** Start **

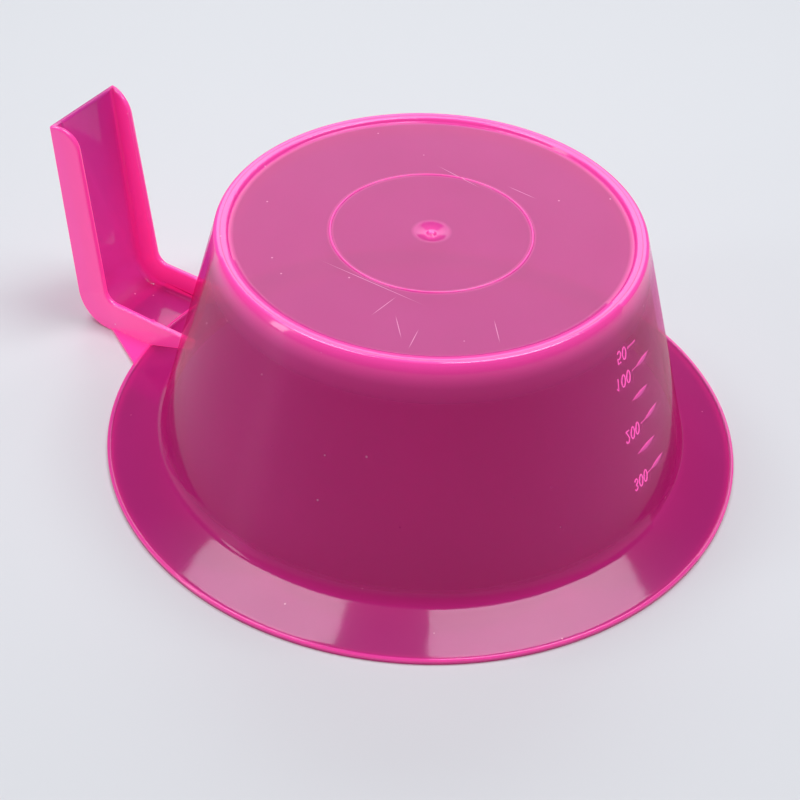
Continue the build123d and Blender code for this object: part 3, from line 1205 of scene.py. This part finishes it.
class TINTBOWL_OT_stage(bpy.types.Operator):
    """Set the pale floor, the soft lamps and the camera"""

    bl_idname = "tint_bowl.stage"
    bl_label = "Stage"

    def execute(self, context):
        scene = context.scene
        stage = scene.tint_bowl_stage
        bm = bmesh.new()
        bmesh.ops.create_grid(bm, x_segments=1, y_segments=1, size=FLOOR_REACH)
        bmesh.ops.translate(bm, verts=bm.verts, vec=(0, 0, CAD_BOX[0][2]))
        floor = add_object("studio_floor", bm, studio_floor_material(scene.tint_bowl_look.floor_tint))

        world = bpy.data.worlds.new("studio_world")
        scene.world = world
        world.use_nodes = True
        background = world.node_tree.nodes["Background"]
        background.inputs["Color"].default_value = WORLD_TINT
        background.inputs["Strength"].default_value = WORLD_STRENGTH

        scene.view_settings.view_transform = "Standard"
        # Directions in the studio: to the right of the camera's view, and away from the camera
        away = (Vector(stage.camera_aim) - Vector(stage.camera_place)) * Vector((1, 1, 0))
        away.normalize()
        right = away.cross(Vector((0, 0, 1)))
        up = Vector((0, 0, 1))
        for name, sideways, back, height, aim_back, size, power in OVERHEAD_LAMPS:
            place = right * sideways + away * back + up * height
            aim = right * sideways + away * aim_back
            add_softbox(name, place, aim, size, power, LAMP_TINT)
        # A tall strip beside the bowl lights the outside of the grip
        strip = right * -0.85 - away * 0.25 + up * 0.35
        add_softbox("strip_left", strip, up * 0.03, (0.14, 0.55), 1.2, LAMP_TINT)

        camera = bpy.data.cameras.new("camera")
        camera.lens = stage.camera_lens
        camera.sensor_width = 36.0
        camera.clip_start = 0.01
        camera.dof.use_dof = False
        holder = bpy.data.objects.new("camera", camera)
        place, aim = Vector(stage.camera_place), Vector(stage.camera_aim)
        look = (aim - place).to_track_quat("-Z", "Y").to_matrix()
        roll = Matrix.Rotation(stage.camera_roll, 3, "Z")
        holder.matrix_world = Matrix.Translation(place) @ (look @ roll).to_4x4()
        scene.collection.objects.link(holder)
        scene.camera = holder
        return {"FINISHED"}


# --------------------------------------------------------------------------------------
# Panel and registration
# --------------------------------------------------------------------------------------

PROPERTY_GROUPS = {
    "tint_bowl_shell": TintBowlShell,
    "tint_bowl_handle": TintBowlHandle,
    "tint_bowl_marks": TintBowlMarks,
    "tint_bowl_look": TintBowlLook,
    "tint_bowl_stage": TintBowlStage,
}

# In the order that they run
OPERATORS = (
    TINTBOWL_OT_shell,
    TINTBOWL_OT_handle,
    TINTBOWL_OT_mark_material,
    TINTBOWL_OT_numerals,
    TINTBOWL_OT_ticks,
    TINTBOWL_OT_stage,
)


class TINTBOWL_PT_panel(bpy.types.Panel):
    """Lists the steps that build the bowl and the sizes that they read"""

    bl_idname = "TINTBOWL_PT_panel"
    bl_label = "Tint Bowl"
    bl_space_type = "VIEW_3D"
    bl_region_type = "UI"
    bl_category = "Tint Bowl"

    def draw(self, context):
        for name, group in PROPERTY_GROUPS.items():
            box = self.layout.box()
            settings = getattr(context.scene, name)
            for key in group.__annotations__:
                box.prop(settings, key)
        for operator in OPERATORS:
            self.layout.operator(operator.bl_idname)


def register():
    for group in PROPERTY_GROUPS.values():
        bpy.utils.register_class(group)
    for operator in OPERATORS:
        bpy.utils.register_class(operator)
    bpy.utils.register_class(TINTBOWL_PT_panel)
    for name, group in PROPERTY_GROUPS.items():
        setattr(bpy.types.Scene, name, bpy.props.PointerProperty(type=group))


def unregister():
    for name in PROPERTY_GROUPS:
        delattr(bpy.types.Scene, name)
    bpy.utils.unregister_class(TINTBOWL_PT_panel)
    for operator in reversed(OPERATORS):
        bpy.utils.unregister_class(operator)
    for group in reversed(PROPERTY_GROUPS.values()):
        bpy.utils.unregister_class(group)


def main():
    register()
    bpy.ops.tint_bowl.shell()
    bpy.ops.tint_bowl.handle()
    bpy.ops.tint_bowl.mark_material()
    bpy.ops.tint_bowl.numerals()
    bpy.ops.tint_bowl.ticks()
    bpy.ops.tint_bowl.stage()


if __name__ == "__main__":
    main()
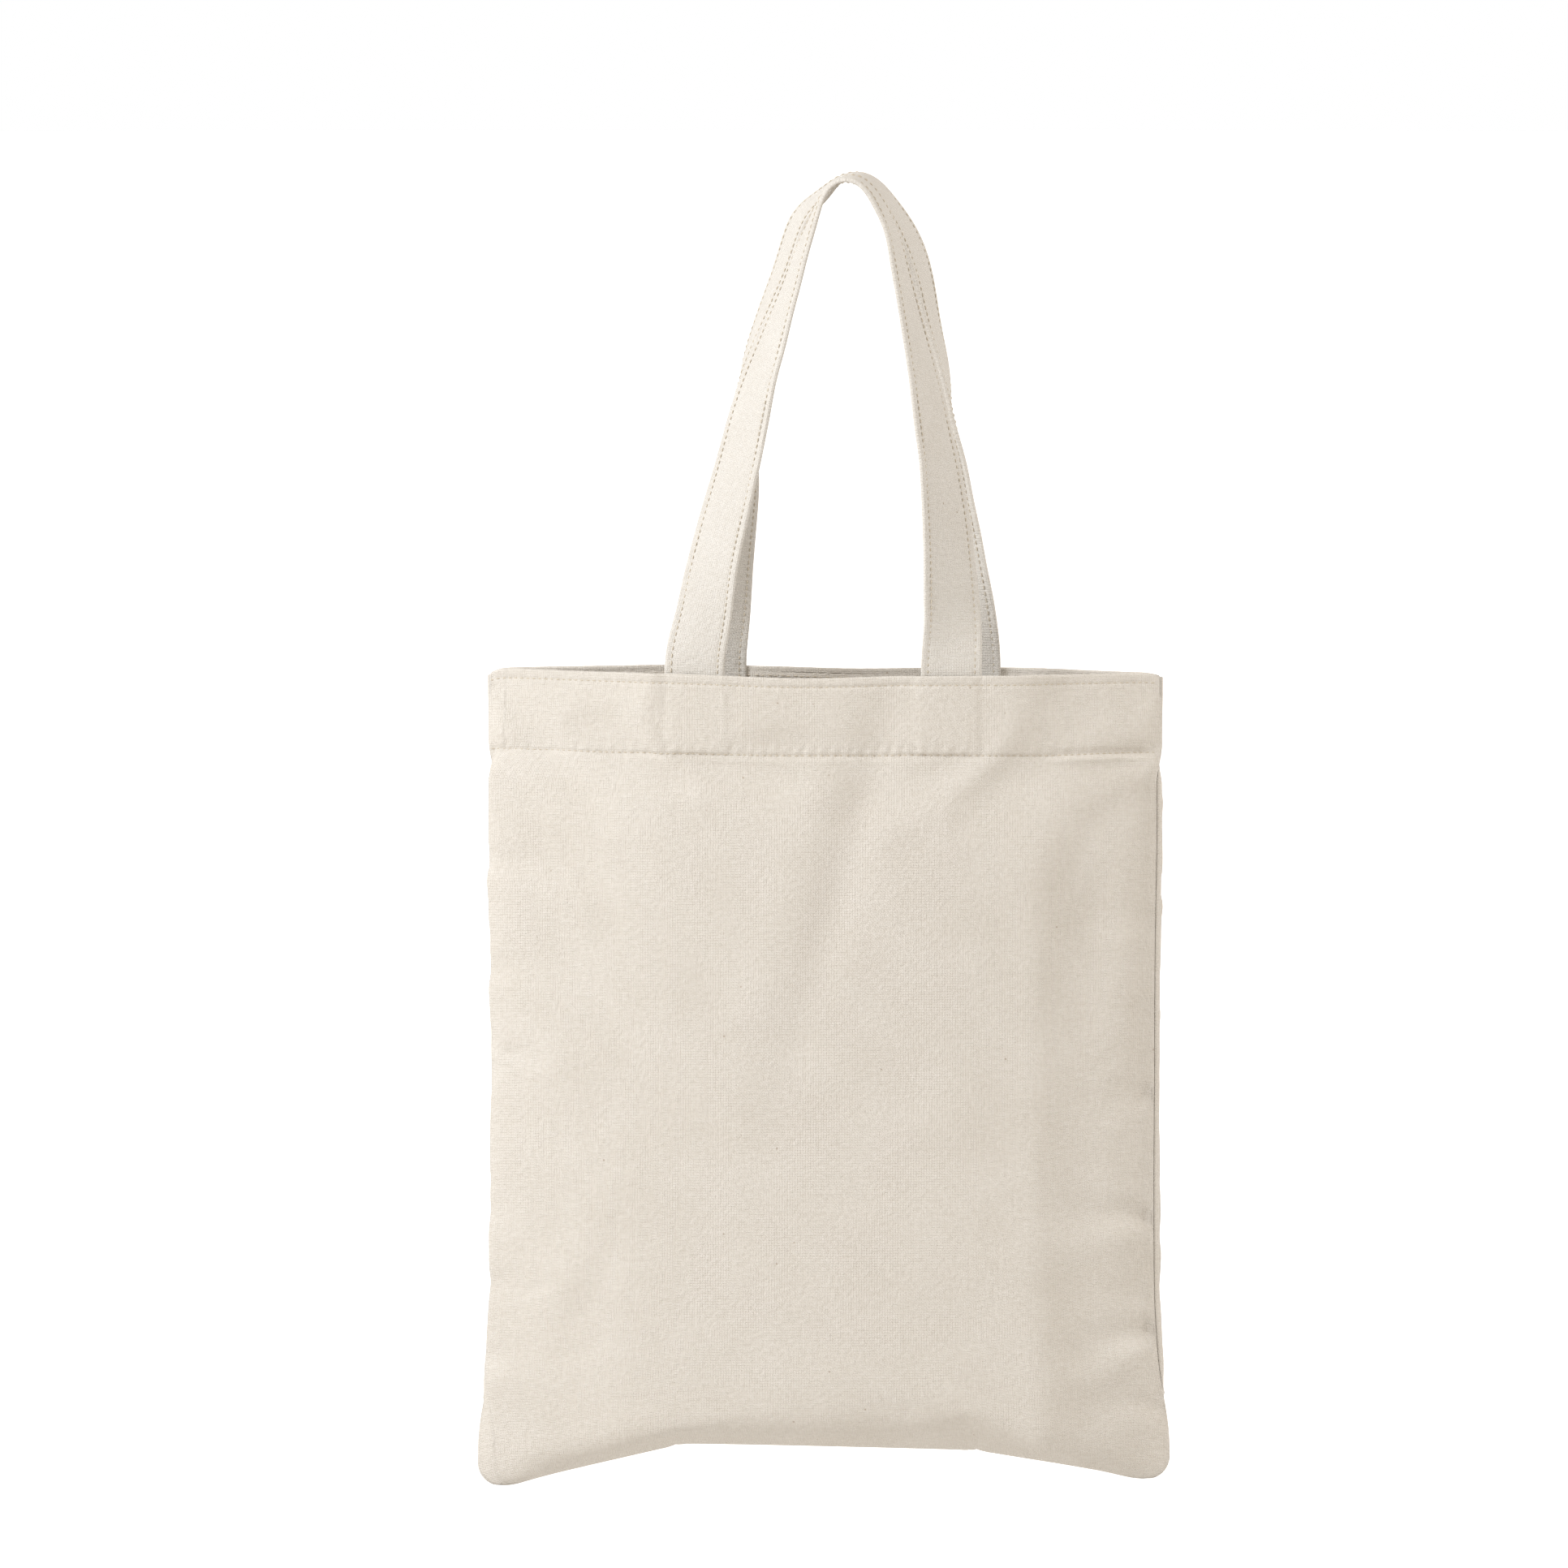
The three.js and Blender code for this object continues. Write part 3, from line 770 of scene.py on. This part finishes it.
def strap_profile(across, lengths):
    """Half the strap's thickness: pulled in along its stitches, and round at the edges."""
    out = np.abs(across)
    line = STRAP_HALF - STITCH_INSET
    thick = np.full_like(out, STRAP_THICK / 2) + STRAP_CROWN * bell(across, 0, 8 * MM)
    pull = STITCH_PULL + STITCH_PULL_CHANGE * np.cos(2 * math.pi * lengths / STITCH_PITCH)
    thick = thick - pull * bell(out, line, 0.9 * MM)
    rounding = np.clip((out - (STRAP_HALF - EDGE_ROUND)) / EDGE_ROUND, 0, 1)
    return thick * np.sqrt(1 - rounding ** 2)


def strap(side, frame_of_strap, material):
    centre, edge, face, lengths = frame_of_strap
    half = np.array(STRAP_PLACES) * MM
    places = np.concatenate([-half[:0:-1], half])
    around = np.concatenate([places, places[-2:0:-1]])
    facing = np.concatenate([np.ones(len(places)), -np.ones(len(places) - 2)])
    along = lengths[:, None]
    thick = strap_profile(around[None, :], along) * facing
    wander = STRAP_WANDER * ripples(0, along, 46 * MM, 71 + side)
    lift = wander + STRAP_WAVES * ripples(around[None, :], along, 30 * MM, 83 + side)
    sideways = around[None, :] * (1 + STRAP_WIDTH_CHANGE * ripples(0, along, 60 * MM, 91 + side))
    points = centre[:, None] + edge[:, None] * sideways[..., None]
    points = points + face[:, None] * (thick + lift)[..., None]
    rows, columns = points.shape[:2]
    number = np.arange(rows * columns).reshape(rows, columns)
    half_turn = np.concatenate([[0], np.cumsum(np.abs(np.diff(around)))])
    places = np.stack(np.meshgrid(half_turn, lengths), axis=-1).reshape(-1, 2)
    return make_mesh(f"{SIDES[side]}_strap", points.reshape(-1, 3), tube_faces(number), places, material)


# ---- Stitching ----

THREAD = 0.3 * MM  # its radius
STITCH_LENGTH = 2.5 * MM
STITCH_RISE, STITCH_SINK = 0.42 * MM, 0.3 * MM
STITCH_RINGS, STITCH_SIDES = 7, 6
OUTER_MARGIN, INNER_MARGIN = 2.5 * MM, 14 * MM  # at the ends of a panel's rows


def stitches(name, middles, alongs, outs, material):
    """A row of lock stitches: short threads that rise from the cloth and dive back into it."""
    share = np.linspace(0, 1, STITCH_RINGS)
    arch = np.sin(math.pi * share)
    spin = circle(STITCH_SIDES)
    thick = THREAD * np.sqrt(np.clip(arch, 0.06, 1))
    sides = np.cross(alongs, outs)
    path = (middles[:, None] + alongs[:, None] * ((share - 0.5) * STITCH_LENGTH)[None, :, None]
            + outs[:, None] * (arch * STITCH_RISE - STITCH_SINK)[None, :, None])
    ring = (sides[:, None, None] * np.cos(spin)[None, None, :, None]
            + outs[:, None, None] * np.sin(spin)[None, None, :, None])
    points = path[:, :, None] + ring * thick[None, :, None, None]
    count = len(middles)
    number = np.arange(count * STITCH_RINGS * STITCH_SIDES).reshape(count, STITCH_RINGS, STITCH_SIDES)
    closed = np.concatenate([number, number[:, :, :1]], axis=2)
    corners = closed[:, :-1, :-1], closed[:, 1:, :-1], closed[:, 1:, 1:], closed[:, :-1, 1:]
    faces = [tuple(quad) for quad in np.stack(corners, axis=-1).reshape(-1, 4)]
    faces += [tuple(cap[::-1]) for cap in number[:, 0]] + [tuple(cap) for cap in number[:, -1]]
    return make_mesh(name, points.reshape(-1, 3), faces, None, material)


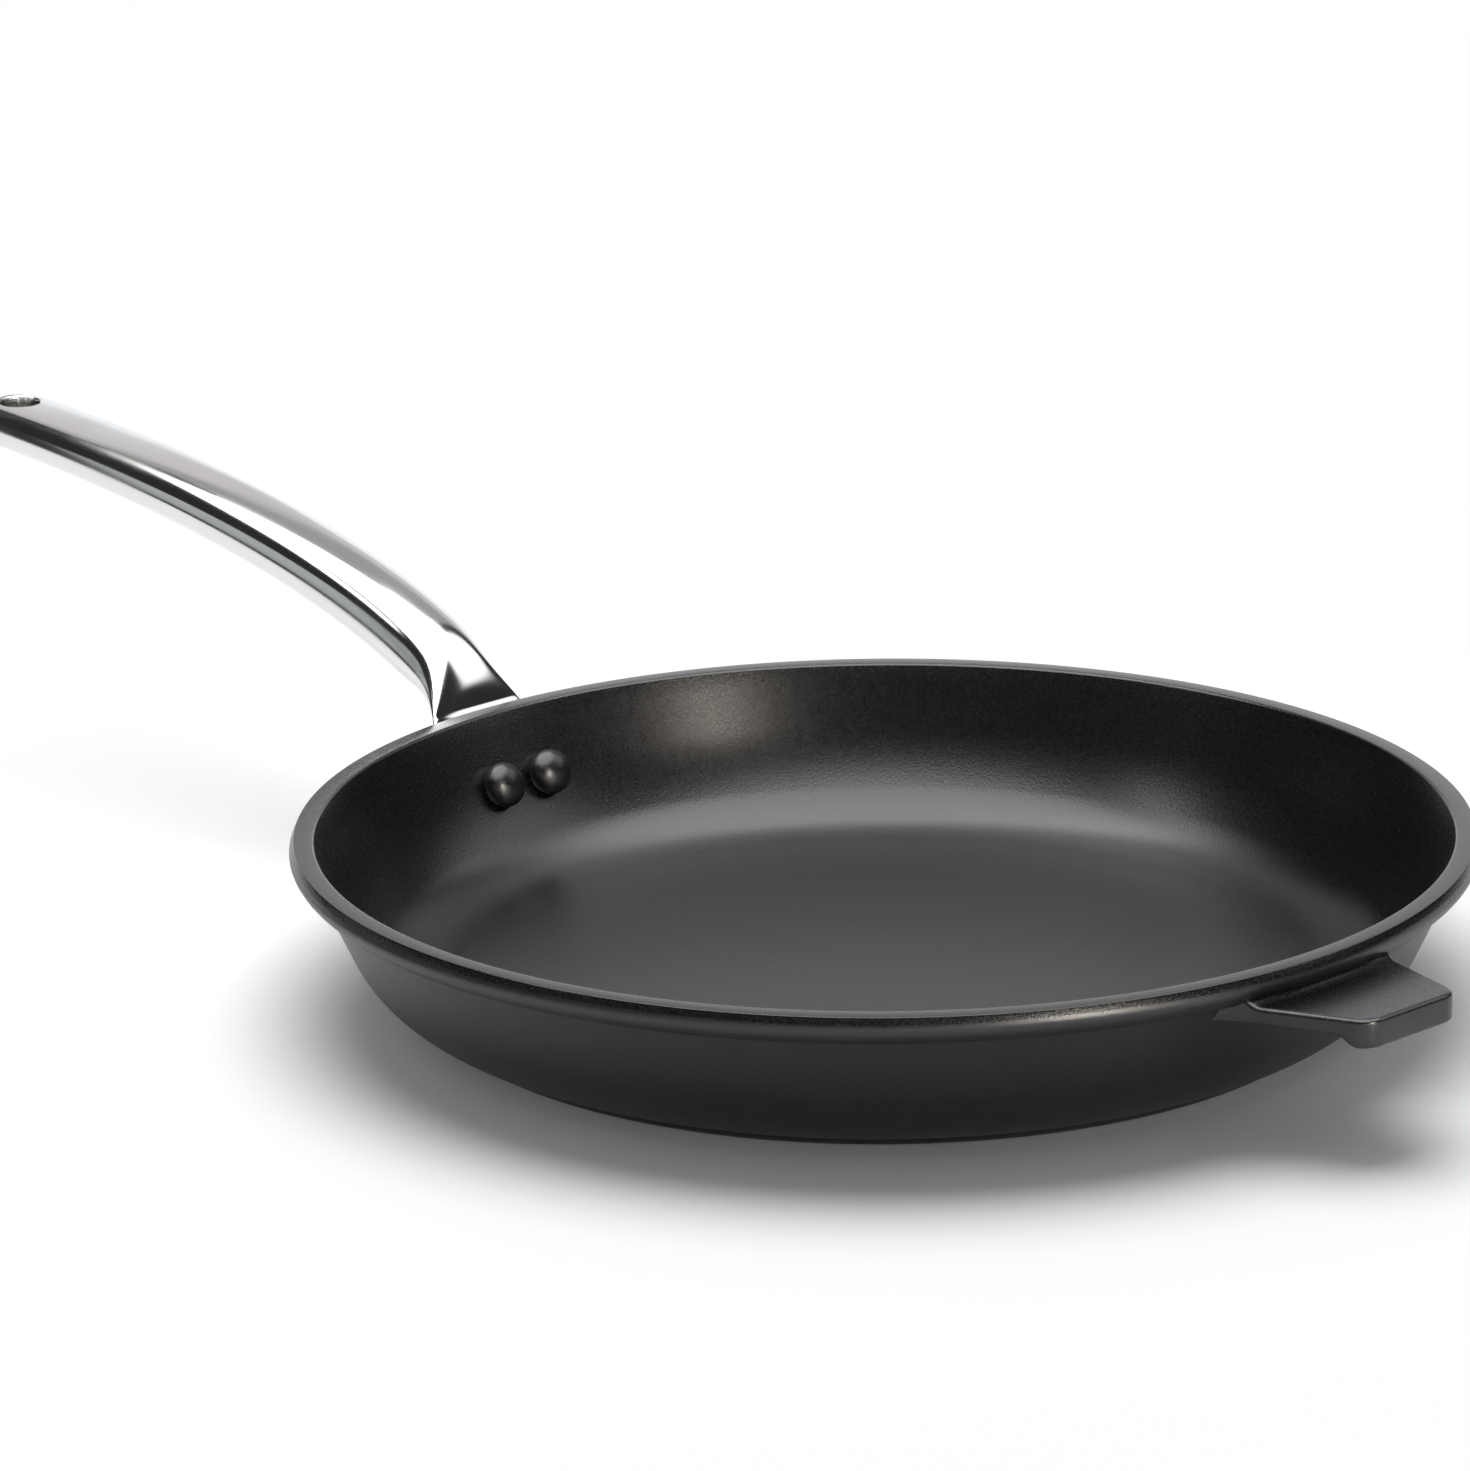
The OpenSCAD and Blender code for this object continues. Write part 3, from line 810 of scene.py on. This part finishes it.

** End **

▶ What to do: Copy every line that includes the string "This" from the material above.

▶ Response to the task:
Continue the build123d and Blender code for this object: part 3, from line 1205 of scene.py. This part finishes it.
The three.js and Blender code for this object continues. Write part 3, from line 770 of scene.py on. This part finishes it.
The OpenSCAD and Blender code for this object continues. Write part 3, from line 810 of scene.py on. This part finishes it.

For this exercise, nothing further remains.